I saw people waiting at the sidewalk like fools. “Don’t you know?” I would say, “they can’t hit you, because then they’ll owe you money.” They nodded, and we held hands and walked across the avenues together while I showed them pictures of my various newborn baby cousins.
It’s impossible to know if I started this trend or if others just caught on, but pretty soon after I moved here I noticed that almost everyone in New York was doing what I was doing. By the masses, people would cross busy intersections even if there was a blinking red light in the shape of a hand on the other side of the street.
No one cares about those silly chirping voices telling you that you have a time limit to cross. No one wants to hear they have a time limit when they’re in a hurry. No one cares about sixteen bright beams inching toward them on a major highway stretch. We can outrun them anyway! And certainly, no one cares about any intersections in the East Village. That was where non-crosswalk-waiters could be free and practice their trade for the real world. Perhaps living in this neighborhood of ignored street lights has spoiled me even further.
On a drizzly day in March, I left my fair neighborhood for work in Dumbo. I was minding my own business and doing my taxes while I crossed cobbled York Street, when I heard a strange whirring sound that I’d previously only heard from my window and in rap songs. I looked down the road and saw a small, hybrid vehicle painted in blue and white barreling toward me. What a strange horn, I thought. I kept walking but courteously held up my hand and did my usual mouthing of the word “sorry.”
“Pull over” a voice from the car said over a loud speaker. I was confused. Did they think I was a car? I didn’t look like a car. Did I look like a car? I was wearing a lot of metal that day. “Get on the sidewalk” the voice said. The blue and white hybrid car pulled up next to me. I noticed it was painted to look like a police car, but due to the fact that hybrid cars were invented to ease our fears and have a rotund, soft aesthetic that symbolizes that comfort, I didn’t think an actual cop would come out of the car.
She emerged, all five foot four of her. She was young and looked like Jennifer Lopez playing a cop, which I found cool since this was the first New York cop I’d met. I wondered if she wanted me to do her taxes and that’s why she’d stopped me.
“The red hand means don’t walk,” She said. “Oh! I’m sorry,” I said. I twirled my umbrella and started to walk away. “Hold up,” she said, “You’re getting a ticket for unsafe crossing at an intersection.” I became confused. Perhaps she was joking. Perhaps she wasn’t actually a cop and it was my birthday or early bachelorette party. “Jaywalking.” She said. “I’m giving you a ticket for jaywalking.”

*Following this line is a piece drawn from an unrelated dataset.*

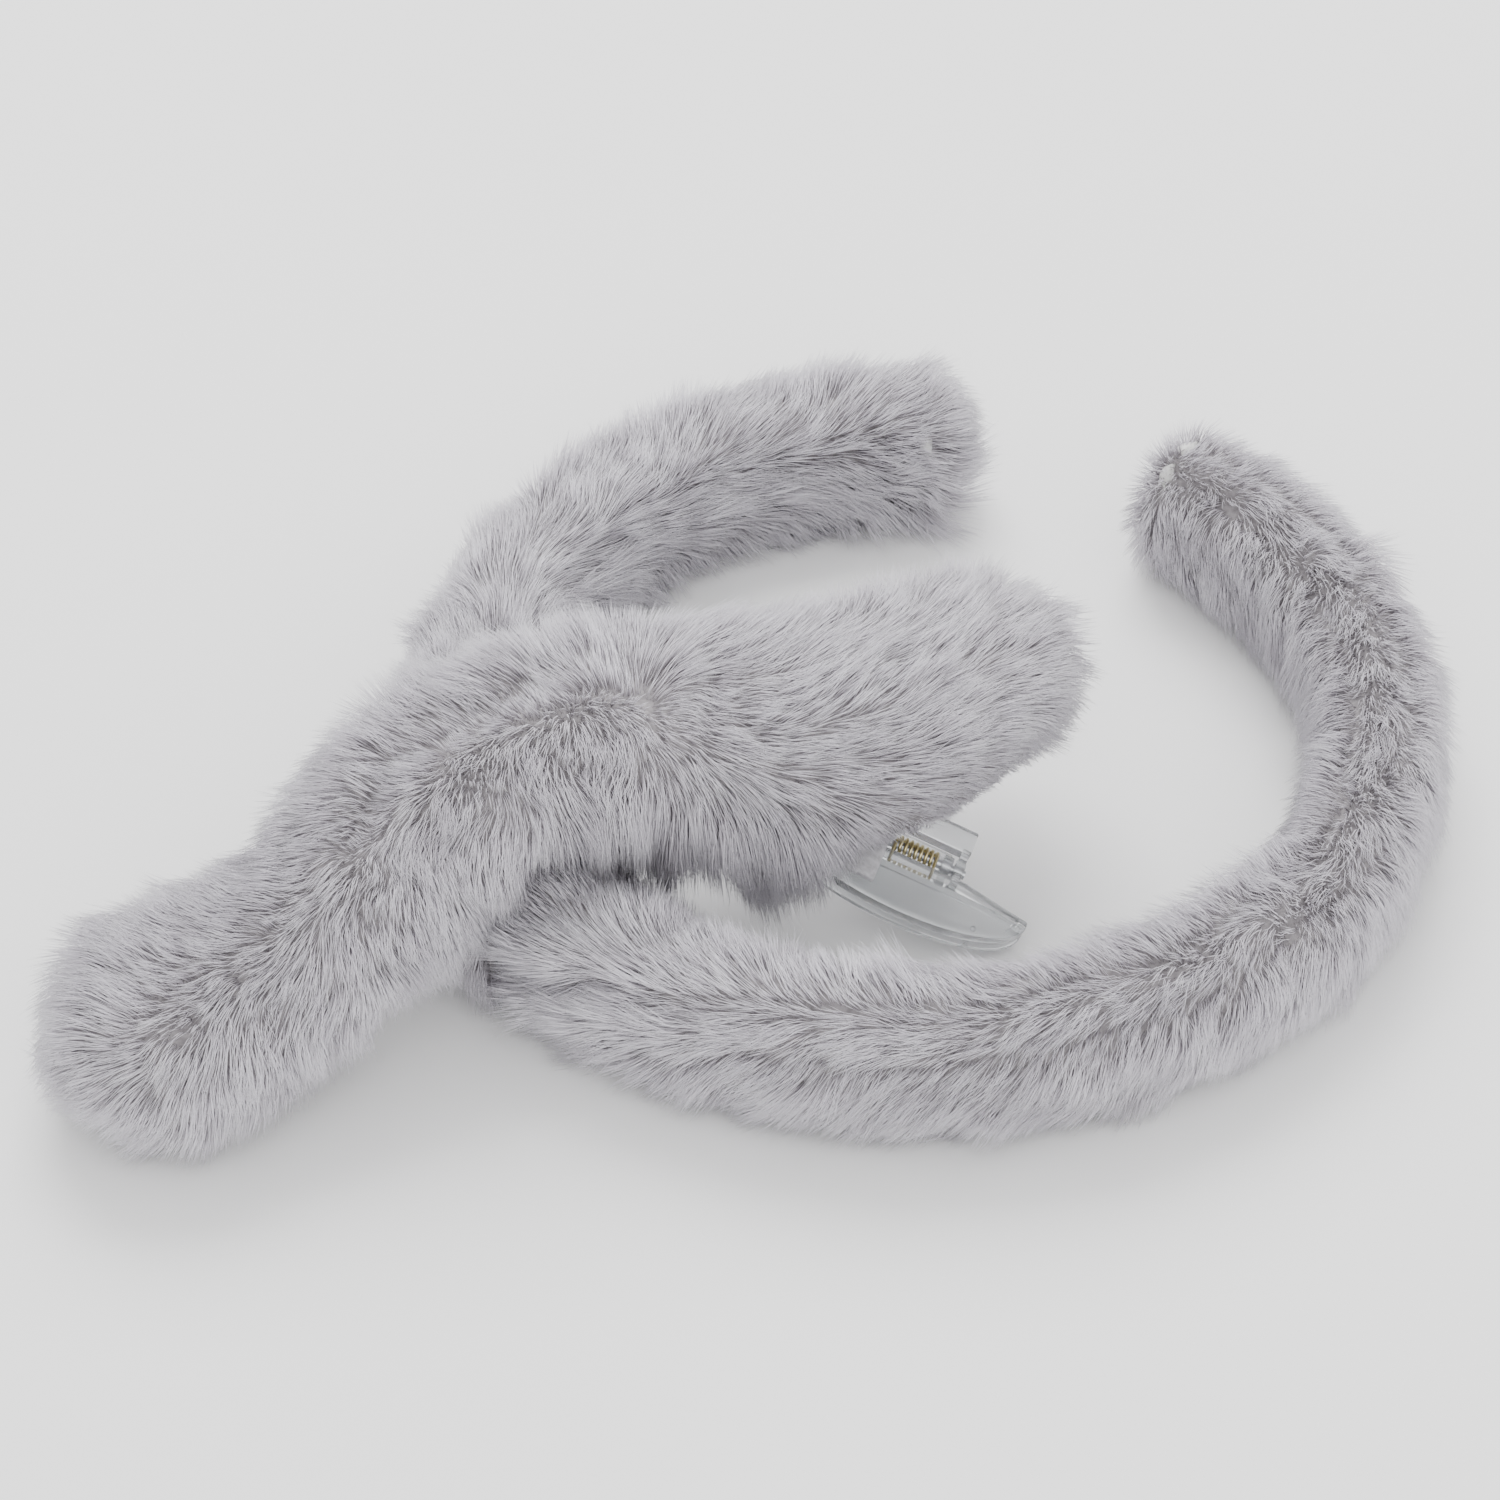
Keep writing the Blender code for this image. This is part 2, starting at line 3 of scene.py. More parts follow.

She took a pen to a pad of pink paper and began to write. Behind her, approximately 25 people crossed the street while that red hand hand was stagnantly lit on the crossing signal that had been my downfall. Whose hand was that modeled after anyway? He or she could certainly never play piano. I wanted to scream at my comrades that had once held my hand, “She’s giving me a jaywalking ticket! Do something!”
The passersby looked at me with pity. They probably thought I was a drug dealer, and were confused as to why a drug dealer had such beautiful electric blue nails. They also may have thought I was a prostitute.
I pulled myself together. “Come on, “ I pleaded. “Jaywalking? Really? This is New York City.” I threw my hand out toward the glistening water of the East River, referencing the millions and millions of laws passed to make the city better for pedestrians, and the millions and millions of people there are compared to streetlights and cars. I wanted to prepare a Powerpoint presentation to show that I cannot properly function as a human in a city that is made of built up walls and needed to exercise my animalistic behaviors of needing to run free.
She didn’t even blink. “Sorry,” she said, “This is Brooklyn.”
Now that I wait on corners, I notice a lot more. The people here dress really crazy, and there are some cute dogs. People aren’t afraid to cry on the phone when they’re walking down the street. There’s always a different poster advertising the same guitar lessons pasted to the light post at the intersection by my apartment. It smells good on that corner too. My jaywalking ticket taught me to stop and smell the falafel. That lesson, by the way, is $25 by check or online payment.